> _Stated task_
Every line in the data below from the one containing "revolve(axis=Axis((x, y, FACE_Z), (0, 0, 1)))" down to the one containing "obj.data.transform(obj.matrix_world)", both included, must be retyped exactly; no other line is to appear.

(Scripts that build objects)
* * * * * * * * *

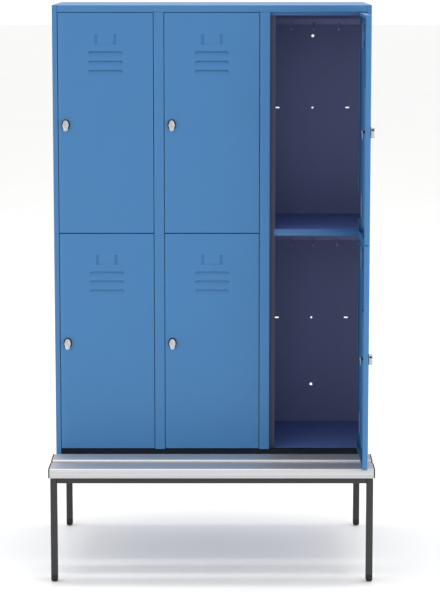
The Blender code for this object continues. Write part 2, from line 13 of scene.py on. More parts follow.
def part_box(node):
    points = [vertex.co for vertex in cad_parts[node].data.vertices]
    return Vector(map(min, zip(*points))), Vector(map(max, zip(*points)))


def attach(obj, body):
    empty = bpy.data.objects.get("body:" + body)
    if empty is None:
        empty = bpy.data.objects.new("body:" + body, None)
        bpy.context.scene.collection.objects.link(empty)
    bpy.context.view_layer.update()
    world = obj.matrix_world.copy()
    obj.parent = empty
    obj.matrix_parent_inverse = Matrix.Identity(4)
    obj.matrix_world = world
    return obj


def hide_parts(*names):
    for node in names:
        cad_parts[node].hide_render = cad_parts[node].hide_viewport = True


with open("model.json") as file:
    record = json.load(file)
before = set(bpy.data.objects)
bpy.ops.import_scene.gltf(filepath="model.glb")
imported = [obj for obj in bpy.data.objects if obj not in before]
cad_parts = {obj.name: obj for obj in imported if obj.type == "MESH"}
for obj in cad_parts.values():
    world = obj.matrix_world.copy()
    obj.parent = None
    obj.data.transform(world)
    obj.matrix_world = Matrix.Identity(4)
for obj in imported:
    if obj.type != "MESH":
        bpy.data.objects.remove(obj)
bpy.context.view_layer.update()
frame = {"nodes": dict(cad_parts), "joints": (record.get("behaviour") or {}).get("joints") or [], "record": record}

CABINET = "cabinet"
COLUMNS = ("left", "middle", "right")
TIERS = ("lower", "upper")
PLACES = [f"{tier}_{column}" for tier in TIERS for column in COLUMNS]
JOINTS = {joint["name"]: joint for joint in frame["joints"]}
SKIN = 0.0006  # how deep under a panel's outer face its colour changes
STOP = 0.0225  # from the face frame's front back to its flanges
SHARP = 35  # the angle in degrees from which an edge is shaded sharp
TINY = 1e-6
ROUND_STEPS = 10  # the steps of a large arc


# Node tools for the materials

class Shader:
    """A Principled material with short calls for the nodes that vary it."""

    def __init__(self, name, roughness, metallic=0.0, specular=0.5):
        self.material = bpy.data.materials.new(name)
        self.material.use_nodes = True
        self.nodes = self.material.node_tree.nodes
        self.links = self.material.node_tree.links
        self.surface = self.nodes["Principled BSDF"]
        self.surface.inputs["Roughness"].default_value = roughness
        self.surface.inputs["Metallic"].default_value = metallic
        self.surface.inputs["Specular IOR Level"].default_value = specular
        self.position = self.nodes.new("ShaderNodeTexCoord").outputs["Object"]

    def stretched(self, scale):
        """The position, scaled unevenly so that a pattern runs along one direction."""
        mapping = self.nodes.new("ShaderNodeMapping")
        mapping.inputs["Scale"].default_value = scale
        self.links.new(self.position, mapping.inputs["Vector"])
        return mapping.outputs["Vector"]

    def noise(self, scale, detail=2.0, along=None):
        """Cloudy noise, evenly scaled or stretched along one direction."""
        node = self.nodes.new("ShaderNodeTexNoise")
        node.inputs["Scale"].default_value = scale
        node.inputs["Detail"].default_value = detail
        self.links.new(self.position if along is None else self.stretched(along), node.inputs["Vector"])
        return node.outputs["Fac"]

    def ramp(self, value, low, high, first, last):
        """A value turned into another range between two of its levels."""
        node = self.nodes.new("ShaderNodeMapRange")
        node.inputs["From Min"].default_value = low
        node.inputs["From Max"].default_value = high
        node.inputs["To Min"].default_value = first
        node.inputs["To Max"].default_value = last
        self.links.new(value, node.inputs["Value"])
        return node.outputs["Result"]

    def mix(self, factor, first, last):
        """A colour between two colours or colour outputs."""
        node = self.nodes.new("ShaderNodeMix")
        node.data_type = "RGBA"
        self.links.new(factor, node.inputs["Factor"])
        for socket, colour in ((node.inputs[6], first), (node.inputs[7], last)):
            if isinstance(colour, tuple):
                socket.default_value = (*colour, 1)
            else:
                self.links.new(colour, socket)
        return node.outputs[2]

    def combine(self, operation, first, second):
        """A math node on two numbers or outputs."""
        node = self.nodes.new("ShaderNodeMath")
        node.operation = operation
        for socket, value in zip(node.inputs, (first, second)):
            if isinstance(value, (int, float)):
                socket.default_value = value
            else:
                self.links.new(value, socket)
        return node.outputs["Value"]

    def inner_side(self):
        """1 within the cabinet's outer skin and 0 on it."""
        _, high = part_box("top_panel")
        split = self.nodes.new("ShaderNodeSeparateXYZ")
        self.links.new(self.position, split.inputs["Vector"])
        x, _, z = split.outputs
        across = self.combine("LESS_THAN", self.combine("ABSOLUTE", x, 0.0), high.x - SKIN)
        return self.combine("MULTIPLY", across, self.combine("LESS_THAN", z, high.z - SKIN))

    def depth_test(self, operation, limit):
        """1 where Y is less or greater than a limit, and 0 elsewhere."""
        split = self.nodes.new("ShaderNodeSeparateXYZ")
        self.links.new(self.position, split.inputs["Vector"])
        return self.combine(operation, split.outputs["Y"], limit)

    def strike_strip(self):
        """1 on the strips behind the doors' free edges, which get painted shade, and 0 behind them."""
        low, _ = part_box("partition_left")
        return self.depth_test("LESS_THAN", low.y + 2 * SKIN)

    def outer_back(self):
        """1 on the back panel's outer face."""
        _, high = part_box("back_panel")
        return self.depth_test("GREATER_THAN", high.y - SKIN)

    def stop_plane(self):
        """1 on the face frame's flanges that the doors close against, which get painted shade."""
        low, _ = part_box("front_frame")
        return self.depth_test("GREATER_THAN", low.y + STOP - SKIN)

    def colour(self, output):
        self.links.new(output, self.surface.inputs["Base Color"])

    def roughness(self, output):
        self.links.new(output, self.surface.inputs["Roughness"])

    def bump(self, *layers):
        """Stacks height patterns, each given as (output, distance in metres)."""
        normal = None
        for height, distance in layers:
            node = self.nodes.new("ShaderNodeBump")
            node.inputs["Distance"].default_value = distance
            self.links.new(height, node.inputs["Height"])
            if normal is not None:
                self.links.new(normal, node.inputs["Normal"])
            normal = node.outputs["Normal"]
        self.links.new(normal, self.surface.inputs["Normal"])


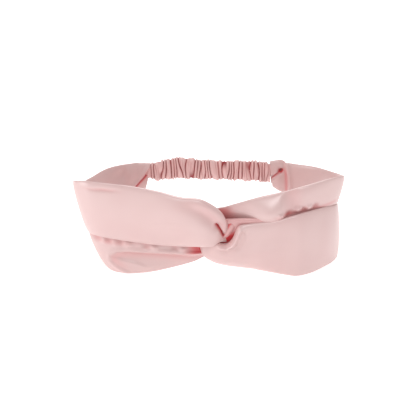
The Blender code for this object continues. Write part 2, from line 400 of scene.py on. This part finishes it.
# Where the folds lie, as (x, z) places along each one.
SLIT_LINE = ((3.6, 52.0), (5.2, 49.2), (8.5, 43.8), (11.4, 36.8))
TROUGH_LINE = ((5.2, 49.2), (1.5, 54.5), (-4.0, 59.0), (-14.0, 64.0), (-30.0, 67.0))
EDGE_ROLL_LINE = ((-98.0, 69.5), (-80.0, 71.0), (-62.0, 71.6))
SCOOP_LIP_LINE = (
    (-3.0, 14.6), (-22.0, 16.4), (-43.4, 18.1), (-62.0, 19.4), (-70.5, 18.6),
    (-75.5, 15.0), (-75.0, 10.5), (-70.0, 6.5), (-62.0, 2.5), (-56.0, -2.0),
)
LEFT_FLAP_LINE = ((-64.0, 30.0), (-59.6, 38.5), (-53.0, 44.5), (-48.0, 51.0), (-45.0, 55.0))
# Height, then middle and half-length along x, and the same along z.
LEFT_OUTER_BULGES = (
    (1.6, -8.0, 20.0, 42.0, 17.0),
    (1.2, -58.0, 46.0, 54.0, 26.0),
    (-0.9, -30.0, 26.0, 38.0, 13.0),
)
LEFT_REAR_BULGES = ((-2.0, -69.0, 7.0, 50.0, 8.0), (1.0, -62.0, 6.0, 51.0, 9.0))
LEFT_PUCKERS = ((-79.0, 26.5), (-70.5, 26.0), (-61.9, 25.4), (-41.7, 23.0), (-20.1, 21.6))


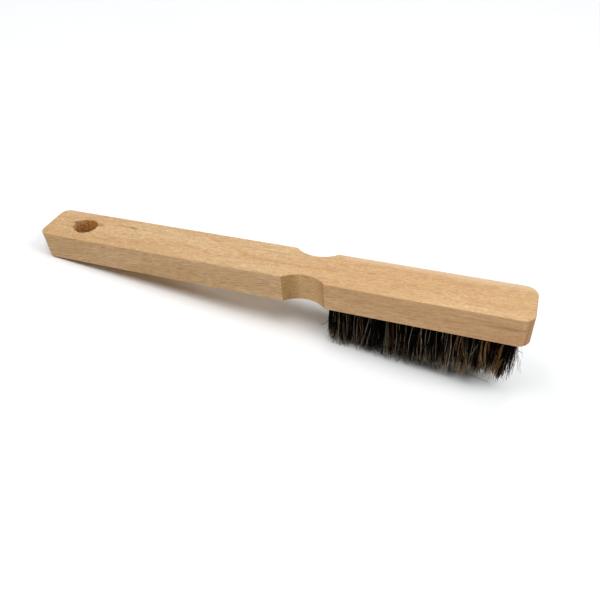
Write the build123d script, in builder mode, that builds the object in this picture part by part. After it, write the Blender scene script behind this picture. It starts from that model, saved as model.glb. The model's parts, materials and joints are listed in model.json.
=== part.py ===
from build123d import *
import os

# Short wooden bee brush: a one-piece beech block (handle, waisted neck and head) with three rows
# of natural-fibre tufts, each folded over a small steel anchor and driven into a blind hole.
#
# Frame: millimetres, +Z up, origin under the middle of the block on the plane of the tuft tips.
# +X runs from the handle end to the head end, Y across the width with the front row at -Y,
# and the fibres hang down from the block to Z = 0.

os.makedirs("parts", exist_ok=True)

# ---------------------------------------------------------------- block
BLOCK_LENGTH = 265.0
BLOCK_WIDTH = 25.0
BLOCK_THICK = 16.0
EDGE_R = 0.5  # eased edges round the top and the underside
HANDLE_CORNER_R = 5.0  # plan radius of the two handle-end corners
HEAD_CORNER_R = 6.0  # plan radius of the two head-end corners
HANDLE_END_X = -BLOCK_LENGTH / 2

HANG_HOLE_R = 6.0
HANG_HOLE_X = HANDLE_END_X + 23.5
HANG_RIM = 0.5  # chamfer, top and bottom

NOTCH_R = 16.0  # cutter radius of the two finger notches
NOTCH_DEPTH = 4.4
NOTCH_X = HANDLE_END_X + 157.5  # middle of the neck
NOTCH_Y = BLOCK_WIDTH / 2 - NOTCH_DEPTH + NOTCH_R  # cutter centre

# ---------------------------------------------------------------- tuft holes
HOLE_R = 2.5
HOLE_DEPTH = 10.0
HOLE_RIM = 0.6  # countersunk mouth, so that the fibres can lie over

# ---------------------------------------------------------------- free tufts
BRISTLE_LENGTH = 29.0  # free length below the block
TUFT_ROOT_R = HOLE_R - 0.08  # clear of the hole wall
TUFT_TIP_R = 3.35  # the fibres open out towards their trimmed tips
TIP_ROUND = 0.9

FACE_Z = BRISTLE_LENGTH  # underside of the block
TOP_Z = FACE_Z + BLOCK_THICK

# ---------------------------------------------------------------- anchors
ANCHOR_THICK = 0.4
ANCHOR_HEIGHT = 1.8
ANCHOR_WIDTH = 2 * (HOLE_R + 0.3)  # wider than the hole on each side, so that it bites
ANCHOR_TOP = 9.0  # depth of the anchor's deep edge, under the fold
ANCHOR_Z = FACE_Z + ANCHOR_TOP - ANCHOR_HEIGHT / 2
SLOT_GAP = 0.03  # between anchor and fibres

# ---------------------------------------------------------------- folded roots
ROOT_R = HOLE_R - 0.04
ROOT_LOW_Z = FACE_Z + TUFT_ROOT_R + 0.1  # gap above the ball of the free tuft
ROOT_HIGH_Z = FACE_Z + HOLE_DEPTH - 0.05  # gap below the floor of the hole
FOLD_R = 0.7

# ---------------------------------------------------------------- tuft layout
# The middle row has one tuft fewer and stands half a pitch along from the outer rows.
OUTER_COUNT = 13
FIRST_TUFT_X = HANDLE_END_X + 172.0
LAST_TUFT_X = HANDLE_END_X + 257.0
TUFT_PITCH = (LAST_TUFT_X - FIRST_TUFT_X) / (OUTER_COUNT - 1)
ROW_PITCH = 7.0

outer_xs = [FIRST_TUFT_X + i * TUFT_PITCH for i in range(OUTER_COUNT)]
middle_xs = [FIRST_TUFT_X + (i + 0.5) * TUFT_PITCH for i in range(OUTER_COUNT - 1)]
ROWS = {
    "front": [(x, -ROW_PITCH) for x in outer_xs],
    "middle": [(x, 0.0) for x in middle_xs],
    "rear": [(x, ROW_PITCH) for x in outer_xs],
}


def save(part, name):
    part.label = name
    export_step(part, f"parts/{name}.step")


def make_block(tuft_points):
    with BuildPart() as block:
        # plan outline: rounded ends and the two finger notches that make the neck
        with BuildSketch(Plane.XY.offset(FACE_Z)) as outline:
            Rectangle(BLOCK_LENGTH, BLOCK_WIDTH)
            fillet(outline.vertices().group_by(Axis.X)[0], HANDLE_CORNER_R)
            fillet(outline.vertices().group_by(Axis.X)[-1], HEAD_CORNER_R)
            with Locations((NOTCH_X, NOTCH_Y), (NOTCH_X, -NOTCH_Y)):
                Circle(NOTCH_R, mode=Mode.SUBTRACT)
        extrude(amount=BLOCK_THICK)

        # ease the outline before any hole adds edges to the top and the underside
        faces = block.faces().sort_by(Axis.Z)
        fillet(faces[-1].edges() + faces[0].edges(), EDGE_R)

        # hanging hole, straight through, with chamfered rims
        with Locations((HANG_HOLE_X, 0, TOP_Z)):
            Hole(HANG_HOLE_R)
        hang_rims = (
            block.edges()
            .filter_by(GeomType.CIRCLE)
            .filter_by(lambda e: abs(e.radius - HANG_HOLE_R) < 1e-6)
            .filter_by(lambda e: abs(e.arc_center.X - HANG_HOLE_X) < 1e-6)
        )
        chamfer(hang_rims, HANG_RIM)

        # blind tuft holes, turned over to drill up into the underside of the head
        with Locations(*[Location((x, y, FACE_Z), (180, 0, 0)) for x, y in tuft_points]):
            CounterSinkHole(
                radius=HOLE_R,
                counter_sink_radius=HOLE_R + HOLE_RIM,
                depth=HOLE_DEPTH,
                counter_sink_angle=90,
            )
    return block.part


def make_anchors(points):
    """The steel anchors of one row, lying across the block."""
    with BuildPart() as anchors:
        with Locations(*[(x, y, ANCHOR_Z) for x, y in points]):
            Box(ANCHOR_THICK, ANCHOR_WIDTH, ANCHOR_HEIGHT)
    return anchors.part


def make_roots(points):
    """The folded tuft roots of one row, packed into their holes."""
    with BuildPart() as roots:
        with BuildSketch(Plane.XY.offset(ROOT_LOW_Z)):
            with Locations(*points):
                Circle(ROOT_R)
        extrude(amount=ROOT_HIGH_Z - ROOT_LOW_Z)

        # slot right across each root for its anchor
        with Locations(*[(x, y, ANCHOR_Z) for x, y in points]):
            Box(
                ANCHOR_THICK + 2 * SLOT_GAP,
                ANCHOR_WIDTH,
                ANCHOR_HEIGHT + 2 * SLOT_GAP,
                mode=Mode.SUBTRACT,
            )

        # the fold over the anchor is rounded
        fold_edges = (
            roots.edges()
            .filter_by(GeomType.CIRCLE)
            .filter_by(lambda e: abs(e.arc_center.Z - ROOT_HIGH_Z) < 1e-6)
        )
        fillet(fold_edges, FOLD_R)
    return roots.part


def make_tuft(x, y):
    """One free tuft: a ball root centred on the underside of the block, flaring below it."""
    with BuildPart() as tuft:
        # half profile, with its origin at the mouth of the hole
        with BuildSketch(Plane(origin=(x, y, FACE_Z), x_dir=(1, 0, 0), z_dir=(0, -1, 0))):
            with BuildLine():
                CenterArc((0, 0), TUFT_ROOT_R, 0, 90)
                Polyline(
                    (TUFT_ROOT_R, 0),
                    (TUFT_TIP_R, -BRISTLE_LENGTH),
                    (0, -BRISTLE_LENGTH),
                    (0, TUFT_ROOT_R),
                )
            make_face()
        revolve(axis=Axis((x, y, FACE_Z), (0, 0, 1)))
        fillet(tuft.edges().group_by(Axis.Z)[0], TIP_ROUND)
    return tuft.part


save(make_block([point for points in ROWS.values() for point in points]), "wood_block")

for row, points in ROWS.items():
    save(make_anchors(points), f"anchors_{row}")
    save(make_roots(points), f"root_bundles_{row}")
    for i, (x, y) in enumerate(points, start=1):
        save(make_tuft(x, y), f"tuft_{row}_{i:02d}")
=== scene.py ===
"""A wooden hand brush: a beech block with three rows of folded natural fibre held by steel anchors.

The block lies along X, its handle (with the hanging hole) towards -X and its head towards +X.
The front row of tufts is on the -Y side. The tufts hang down (-Z) from the block's lower face.
Sizes are in millimetres unless a name or comment says otherwise; Blender itself gets metres.
"""
import json
import math

import bmesh
import bpy
import numpy as np
from mathutils import Matrix, Vector


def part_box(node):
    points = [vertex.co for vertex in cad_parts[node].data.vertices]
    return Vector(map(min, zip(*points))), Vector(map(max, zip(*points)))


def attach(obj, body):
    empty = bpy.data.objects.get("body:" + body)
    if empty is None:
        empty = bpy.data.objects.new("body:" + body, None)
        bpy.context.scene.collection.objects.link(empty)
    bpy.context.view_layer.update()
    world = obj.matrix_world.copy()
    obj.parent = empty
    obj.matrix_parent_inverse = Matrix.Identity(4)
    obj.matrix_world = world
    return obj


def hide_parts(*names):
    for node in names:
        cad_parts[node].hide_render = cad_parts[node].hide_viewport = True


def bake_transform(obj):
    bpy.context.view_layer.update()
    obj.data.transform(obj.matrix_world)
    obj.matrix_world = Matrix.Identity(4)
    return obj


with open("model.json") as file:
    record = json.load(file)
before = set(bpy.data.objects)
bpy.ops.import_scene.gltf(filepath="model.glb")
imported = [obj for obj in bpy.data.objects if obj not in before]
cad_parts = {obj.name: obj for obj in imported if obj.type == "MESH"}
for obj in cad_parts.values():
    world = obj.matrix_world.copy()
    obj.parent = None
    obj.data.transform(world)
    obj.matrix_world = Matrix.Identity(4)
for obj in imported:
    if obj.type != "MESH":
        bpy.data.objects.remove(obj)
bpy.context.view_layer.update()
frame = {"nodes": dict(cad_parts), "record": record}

MM = 0.001

# ------------------------------------------------------------------ places read from the frame
block_lo, block_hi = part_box("wood_block")
HANDLE_END_X = block_lo.x / MM
FACE_Z, TOP_Z = block_lo.z / MM, block_hi.z / MM
hanging_hole = next(m for m in frame["record"]["mounts"] if m["name"] == "hanging_hole")
HANG_X, HANG_Y = hanging_hole["pos_m"][0] / MM, hanging_hole["pos_m"][1] / MM
HANG_RADIUS = hanging_hole["dims"]["r_mm"]
ROW_NAMES = ("front", "middle", "rear")
TUFT_NODES = {row: sorted(n for n in frame["nodes"] if n.startswith(f"tuft_{row}_"))
              for row in ROW_NAMES}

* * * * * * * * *

> _Task response_
        revolve(axis=Axis((x, y, FACE_Z), (0, 0, 1)))
        fillet(tuft.edges().group_by(Axis.Z)[0], TIP_ROUND)
    return tuft.part


save(make_block([point for points in ROWS.values() for point in points]), "wood_block")

for row, points in ROWS.items():
    save(make_anchors(points), f"anchors_{row}")
    save(make_roots(points), f"root_bundles_{row}")
    for i, (x, y) in enumerate(points, start=1):
        save(make_tuft(x, y), f"tuft_{row}_{i:02d}")
=== scene.py ===
"""A wooden hand brush: a beech block with three rows of folded natural fibre held by steel anchors.

The block lies along X, its handle (with the hanging hole) towards -X and its head towards +X.
The front row of tufts is on the -Y side. The tufts hang down (-Z) from the block's lower face.
Sizes are in millimetres unless a name or comment says otherwise; Blender itself gets metres.
"""
import json
import math

import bmesh
import bpy
import numpy as np
from mathutils import Matrix, Vector


def part_box(node):
    points = [vertex.co for vertex in cad_parts[node].data.vertices]
    return Vector(map(min, zip(*points))), Vector(map(max, zip(*points)))


def attach(obj, body):
    empty = bpy.data.objects.get("body:" + body)
    if empty is None:
        empty = bpy.data.objects.new("body:" + body, None)
        bpy.context.scene.collection.objects.link(empty)
    bpy.context.view_layer.update()
    world = obj.matrix_world.copy()
    obj.parent = empty
    obj.matrix_parent_inverse = Matrix.Identity(4)
    obj.matrix_world = world
    return obj


def hide_parts(*names):
    for node in names:
        cad_parts[node].hide_render = cad_parts[node].hide_viewport = True


def bake_transform(obj):
    bpy.context.view_layer.update()
    obj.data.transform(obj.matrix_world)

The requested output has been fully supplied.